Switchfoot, “Evergreen.” This is a pre-fame Switchfoot performing an original song about their favorite subject at the time: the yearning for faithfulness. The band hadn’t yet become the pop behemoth they’d be in a few years, but their song is sweeping and anthemic, like much of their work at the time. I don’t think about it very often, but when I hear it, I remember how much I liked Switchfoot at the end of the ‘90s.
The O.C. Supertones, “Joy to the World.” I was never the world’s biggest Supertones fan, but they do a great job with this hymn—which, provided you play it upbeat, is pretty hard to screw up. It works nicely within the confines of the then-popular third-wave ska, perhaps the last major movement in alternative rock that would allow for joy of any kind.
WORTH A LISTEN
Flight 180, “Mele Kalikimaka.” Flight 180 was Christian rock’s answer to Save Ferris, “Mele Kalikimaka” sounds like nothing so much as that band’s ska-punk cover of “Come on Eileen.” I hated everything else Flight 180 did, but, like the Supertones with “Joy to the World,” they picked a song that perfectly complements their sound, and the results are fun if not spectacular.
Seven Day Jesus, “O Holy Night.” I loved this track when the album first came out, but almost two decades later, its luster has faded. (I should have suspected it would—I never liked anything else this band ever did.) If you’ve ever been to a Christmas Eve service, you know that “O Holy Night” is practically an invitation for a soloist to show off her range, and while Brian McSweeney impressively hits the high notes (in falsetto) here, the rest of his performance is painfully overwrought. If you’re singing a classic, you have to let the song speak for itself; McSweeney effectively mansplains it.
Plankeye, “Away in a Manger.” Lead singer Scott Siletta had just left Plankeye, and so “Away in a Manger” is sung as a duet by bassist Luis Garcia and guitarist Eric Balmer.
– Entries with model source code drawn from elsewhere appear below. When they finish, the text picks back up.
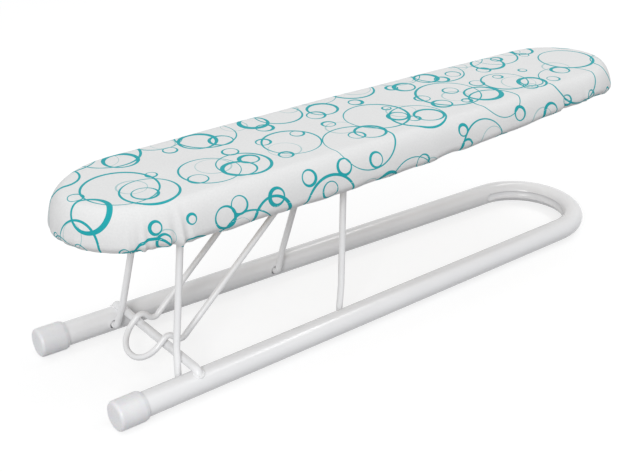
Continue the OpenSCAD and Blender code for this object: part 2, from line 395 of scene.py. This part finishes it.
def new_tree(name, inputs):
    """A geometry node tree with a mesh and named sizes coming in, and a mesh going out."""
    tree = bpy.data.node_groups.new(name, "GeometryNodeTree")
    tree.interface.new_socket("Geometry", in_out="INPUT", socket_type="NodeSocketGeometry")
    for label in inputs:
        tree.interface.new_socket(label, in_out="INPUT", socket_type="NodeSocketFloat")
    tree.interface.new_socket("Geometry", in_out="OUTPUT", socket_type="NodeSocketGeometry")
    return Graph(tree)


def grow(piece, graph, sizes):
    """Runs a tree on a piece with the sizes given by name, and keeps the result as its mesh."""
    modifier = piece.modifiers.new(graph.tree.name, "NODES")
    modifier.node_group = graph.tree
    for item in graph.tree.interface.items_tree:
        if item.in_out == "INPUT" and item.name in sizes:
            modifier[item.identifier] = sizes[item.name]
    evaluated = piece.evaluated_get(bpy.context.evaluated_depsgraph_get())
    mesh = bpy.data.meshes.new_from_object(evaluated)
    piece.modifiers.clear()
    piece.data = mesh


def spell(graph, x, y, z):
    """A vector put together from three values or numbers."""
    return graph.node("ShaderNodeCombineXYZ", [x, y, z])["Vector"]


screw_sizes = {
    "Head Radius": head_radius,
    "Head Height": head_height,
    "Shank Radius": shank_radius,
    "Shank Length": shank_length,
    "Recess Width": recess_width,
    "Recess Reach": recess_reach,
    "Recess Depth": recess_depth,
}
screw = new_tree("clip_screw", screw_sizes)
given = screw.node("NodeGroupInput")
ball = screw.node("GeometryNodeMeshUVSphere", {"Segments": 28, "Rings": 16, "Radius": 1.0})["Mesh"]
dome = screw.node("GeometryNodeTransform", {
    "Geometry": ball,
    "Scale": spell(screw, given["Head Radius"], given["Head Radius"], given["Head Height"]),
})["Geometry"]
cutter_block = (cutter_size, cutter_size, cutter_size)
upper_half = screw.node("GeometryNodeTransform", {
    "Geometry": screw.node("GeometryNodeMeshCube", {"Size": cutter_block})["Mesh"],
    "Translation": (0.0, 0.0, cutter_size / 2),
})["Geometry"]
slots = []
for size in (
    spell(screw, given["Recess Reach"], given["Recess Width"], given["Recess Depth"] * 2),
    spell(screw, given["Recess Width"], given["Recess Reach"], given["Recess Depth"] * 2),
):
    slots.append(screw.node("GeometryNodeTransform", {
        "Geometry": screw.node("GeometryNodeMeshCube", {"Size": size})["Mesh"],
        "Translation": spell(screw, 0.0, 0.0, given["Head Height"] * -1),
    })["Geometry"])
head = dome
for cutter in [upper_half, *slots]:
    parts = {"Mesh 1": head, "Mesh 2": cutter}
    head = screw.node("GeometryNodeMeshBoolean", parts, operation="DIFFERENCE")["Mesh"]
shank = screw.node("GeometryNodeTransform", {
    "Geometry": screw.node("GeometryNodeMeshCone", {
        "Vertices": 20,
        "Radius Top": given["Shank Radius"] * shank_taper,
        "Radius Bottom": given["Shank Radius"],
        "Depth": given["Shank Length"],
    })["Mesh"],
    "Translation": (0.0, 0.0, shank_start),
})["Geometry"]
whole = screw.node("GeometryNodeJoinGeometry")
screw.tree.links.new(head.socket, whole.made.inputs["Geometry"])
screw.tree.links.new(shank.socket, whole.made.inputs["Geometry"])
quarter = {"Min": 0.0, "Max": math.pi / 2, "Seed": turn_seed}
driven = screw.node("FunctionNodeRandomValue", quarter, data_type="FLOAT")
placed = screw.node("GeometryNodeInstanceOnPoints", {
    "Points": given["Geometry"],
    "Instance": whole["Geometry"],
    "Rotation": spell(screw, 0.0, 0.0, driven["Value"]),
})["Instances"]
loose = screw.node("GeometryNodeRealizeInstances", {"Geometry": placed})["Geometry"]
finished = screw.node("GeometryNodeSetMaterial", {"Geometry": loose, "Material": zinc_plate})["Geometry"]
screw.node("NodeGroupOutput", {"Geometry": finished})

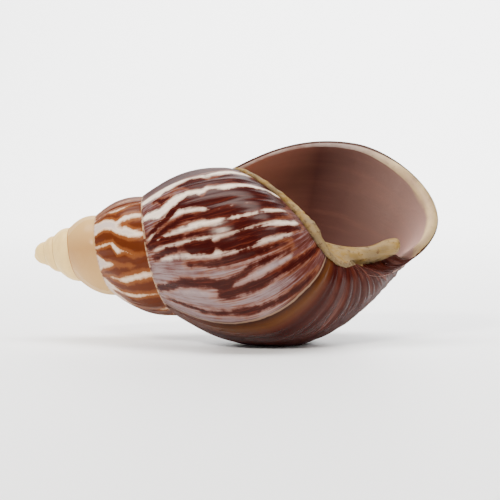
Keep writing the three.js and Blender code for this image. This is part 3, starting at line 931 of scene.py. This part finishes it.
class Shader:
    """A material, with short names for making its nodes."""

    def __init__(self, name):
        self.material = bpy.data.materials.new(name)
        self.material.use_nodes = True
        self.tree = self.material.node_tree
        self.surface = self.tree.nodes["Principled BSDF"]

    def set_inputs(self, node, inputs):
        """Sets or links inputs, which are given by name or index."""
        for key, value in inputs.items():
            if isinstance(value, bpy.types.NodeSocket):
                self.tree.links.new(value, node.inputs[key])
            else:
                node.inputs[key].default_value = value

    def node(self, kind, inputs, **settings):
        node = self.tree.nodes.new("ShaderNode" + kind)
        for name, value in settings.items():
            setattr(node, name, value)
        self.set_inputs(node, inputs)
        return node

    def channel(self, name):
        return self.node("Attribute", {}, attribute_name=name).outputs["Fac"]

    def math(self, operation, value, *others):
        for other in others:
            value = self.node("Math", {0: value, 1: other}, operation=operation).outputs[0]
        return value

    def plus(self, *values):
        return self.math("ADD", *values)

    def times(self, *values):
        return self.math("MULTIPLY", *values)

    def inverse(self, value):
        return self.math("SUBTRACT", 1.0, value)

    def swing(self, noise, amount):
        """Noise moved to swing about zero."""
        return self.times(self.plus(noise, -0.5), amount)

    def step(self, value, low, high):
        """0 below low, 1 above high, smooth between; falls when low is above high."""
        start, end = (0, 1) if low < high else (1, 0)
        ranges = {"From Min": min(low, high), "From Max": max(low, high), "To Min": start, "To Max": end}
        node = self.node("MapRange", {"Value": value, **ranges}, interpolation_type="SMOOTHSTEP")
        return node.outputs["Result"]

    def stretched(self, vector, along, across):
        """The same vector with its own scale along x."""
        scale = (along, across, across)
        return self.node("VectorMath", {0: vector, 1: scale}, operation="MULTIPLY").outputs[0]

    def noise(self, vector, detail, roughness, scale=1.0):
        inputs = {"Vector": vector, "Scale": scale, "Detail": detail, "Roughness": roughness}
        return self.node("TexNoise", inputs).outputs["Fac"]

    def grown_noise(self, per_whorl, per_place, detail, roughness, offset):
        """Noise with so many features in a whorl and in a unit of place."""
        parts = {0: self.times(self.age, per_whorl), 1: self.times(self.place, per_place), 2: offset}
        return self.noise(self.node("CombineXYZ", parts).outputs[0], detail, roughness)

    def ramp(self, value, stops):
        node = self.node("ValToRGB", {0: value})
        elements = node.color_ramp.elements
        elements[0].position, elements[0].color = stops[0]
        elements[1].position, elements[1].color = stops[-1]
        for position, colour in stops[1:-1]:
            elements.new(position).color = colour
        return node.outputs["Color"]

    def age_ramp(self, stops):
        shown = self.plus(self.times(self.age, -1 / OLDEST_SHOWN), 1)
        return self.ramp(shown, [(1 - age / OLDEST_SHOWN, colour) for age, colour in stops])

    def place_ramp(self, stops):
        return self.ramp(self.times(self.place, 1 / 3), stops)

    def mix(self, share, first, second):
        return self.node("Mix", {"Factor": share, 6: first, 7: second}, data_type="RGBA").outputs[2]

    def tint(self, colour, other, *shares):
        """The colour, mixed with another one by the product of the shares."""
        return self.mix(self.times(*shares), colour, other)

    def between(self, value, low, high, soft):
        above, below = self.step(value, low - soft, low + soft), self.step(value, high + soft, high - soft)
        return self.times(above, below)


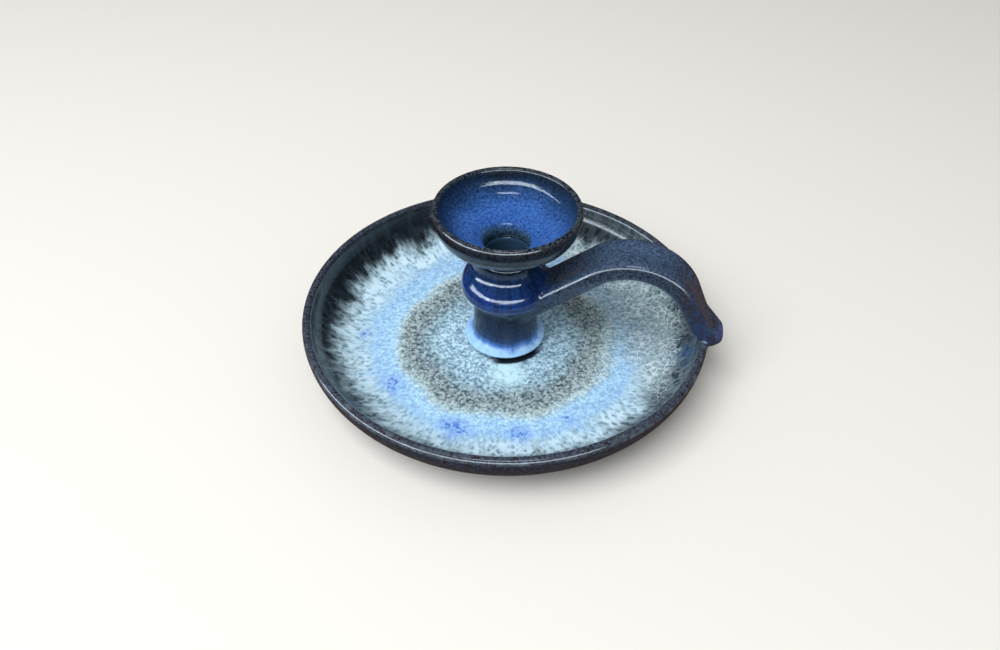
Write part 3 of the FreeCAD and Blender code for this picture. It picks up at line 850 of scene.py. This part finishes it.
def saucer_spots(tree, colour, scaled, radius):
    nearness = None
    for azimuth, spot_radius, spread in COBALT_SPOTS:
        away = all_of(tree, away_from(tree, scaled, floor_place(azimuth, spot_radius)), 1 / spread)
        nearness = away if nearness is None else add(
            tree, "Math", {0: nearness, 1: away}, operation="MINIMUM").outputs["Value"]
    halo = all_of(tree, between(tree, nearness, 11, 2), mottle(tree, scaled, 2.5, low=0.3, high=0.6), 0.5)
    colour = laid_over(tree, colour, linear("#7aa4ee"), halo)
    specks = all_of(tree, between(tree, nearness, 8, 1), mottle(tree, scaled, 0.9, low=0.5, high=0.6))
    colour = laid_over(tree, colour, linear("#4a74c4"), specks)
    stray = all_of(tree, mottle(tree, scaled, 0.8, low=0.62, high=0.7), between(tree, radius, 72, 60), 0.55)
    colour = laid_over(tree, colour, linear("#5a82c4"), stray)
    pool = all_of(tree, between(tree, away_from(tree, scaled, floor_place(*POOL)), 13, 3),
                  mottle(tree, scaled, 1.6, low=0.25, high=0.5))
    colour = laid_over(tree, colour, linear("#c0e6f2"), pool)
    # Painted shadow: a dark crescent on the floor under the front edge of the foot's flange
    foot_shadow = all_of(tree, between(tree, away_from(tree, scaled, floor_place(*FOOT_SHADOW)), 17, 9),
                 between(tree, radius, 22.6, 21))
    colour = laid_over(tree, colour, linear("#17222b"), foot_shadow)
    run = all_of(tree, between(tree, away_from(tree, scaled, TAIL_RUN), 14, 4),
                 mottle(tree, scaled, 2, low=0.3, high=0.65))
    return laid_over(tree, colour, linear("#274a70"), run)


# %% [markdown]
# The outside carries one thin, dark coat. The lip is where the glaze broke, so it takes a grey and
# brown edge colour by the stored "proud" value. The foot ring is wiped bare before firing, because a
# glazed foot would stick to the kiln shelf.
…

I like this manifestation of the band much more than the pop-punk version fronted by Siletta—the next year’s Relocation is the best thing Plankeye ever did, to my ears. But “Away in a Manger” is a rather rote pop-punk rendition of the hymn. It’s not bad by any stretch of the imagination, but there’s nothing particularly special about it.
Joy Electric, “Winter Wonderland.” Synth pop is a cold, cold genre of music anyway, so it makes perfect sense that Ronnie Martin’s Joy Electric would do good things with a song about snow. “Winter Wonderland” is pure cotton candy—feather-light and sickly sweet—and that’s a sound custom-made for Joy Electric. Feel free to bump it up into the next tier if you like synth pop and/or Joy Electric more than I do, or if you’re some kind of “Winter Wonderland” super-fan. (That’s a thing that exists, right?)
Huntingtons, “It’s Always Christmas at My House.” The Huntingtons were Christian rock’s Ramones, a label that they wore with pride—they even released several albums that were nothing but Ramones covers. Their original songs all sound like they could have come off of Rocket to Russia, and “It’s Always Christmas at My House” is no exception. It’s fun and funny enough, but I’d rather listen to “Merry Christmas (I Don’t Want to Fight Tonight)” myself.
Puller, “Saviour of the Fools.” Puller put the Christ back in Christmas the way only a (post-)grunge band could. “Christmas lights and trees can’t heal / Broken lives and hearts that feel,” Mike Lewis sings. It’s an appropriate enough closer for the album, especially given that it’s more than seven minutes long, with an epic, anthemic sound to match—but I find it pretty unmemorable.
THE DISCOUNT BIN
The Dingees, “We Three Kings.” If the Huntingtons were Christian rock’s the Ramones, the Dingees were London Calling-era Clash. Alas, this dub reggae hymn is not their finest work: The brass is nice, but Pegleg’s vocals ruin the whole thing. When I heard 311’s cover of “Love Song” a few years later, this is the first thing I thought of—and that’s no compliment.
Fold Zandura, “Asia Minor.” Fold Zandura was an electronic pop/rock project from Jyro Xhan and Jerome Fontamillas, both formerly of the influential Christian industrial act Mortal. (Fontamillas would later join Switchfoot just before they hit it big.) There was always a soft-rock undercurrent to Fold Zandura’s music, and it comes out in full force on this original song. Nothing about it has ever grabbed me, but fans of the band probably like it.
House of Wires, “Do You Hear What I Hear?” “Do You Hear What I Hear?” is one of the more modern Christmas carols (it was written, believe it or not, in response to the Cuban Missile Crisis)—which is perhaps why it was given to Plastiq Musiq’s House of Wires, who turn in a plodding electronic performance, complete with synthesized pan flute, Ronnie Martin-esque vocals, and a vocoder. It’s not terrible, but I’ll stick with Andy Williams.
FOR FANS ONLY
Pep Squad, “Feliz Navidad.” I like Pep Squad’s two albums for BEC, especially Yreka Bakery, which is a very nice Pixies impression with some crunchy guitar lines and an unexpected disco song about sexual abstinence on the B-side. But Happy Christmas never sounds more ‘90s than on their rendition of José Feliciano’s “Feliz Navidad,” complete with hi-lar-ious fake Mexican accents.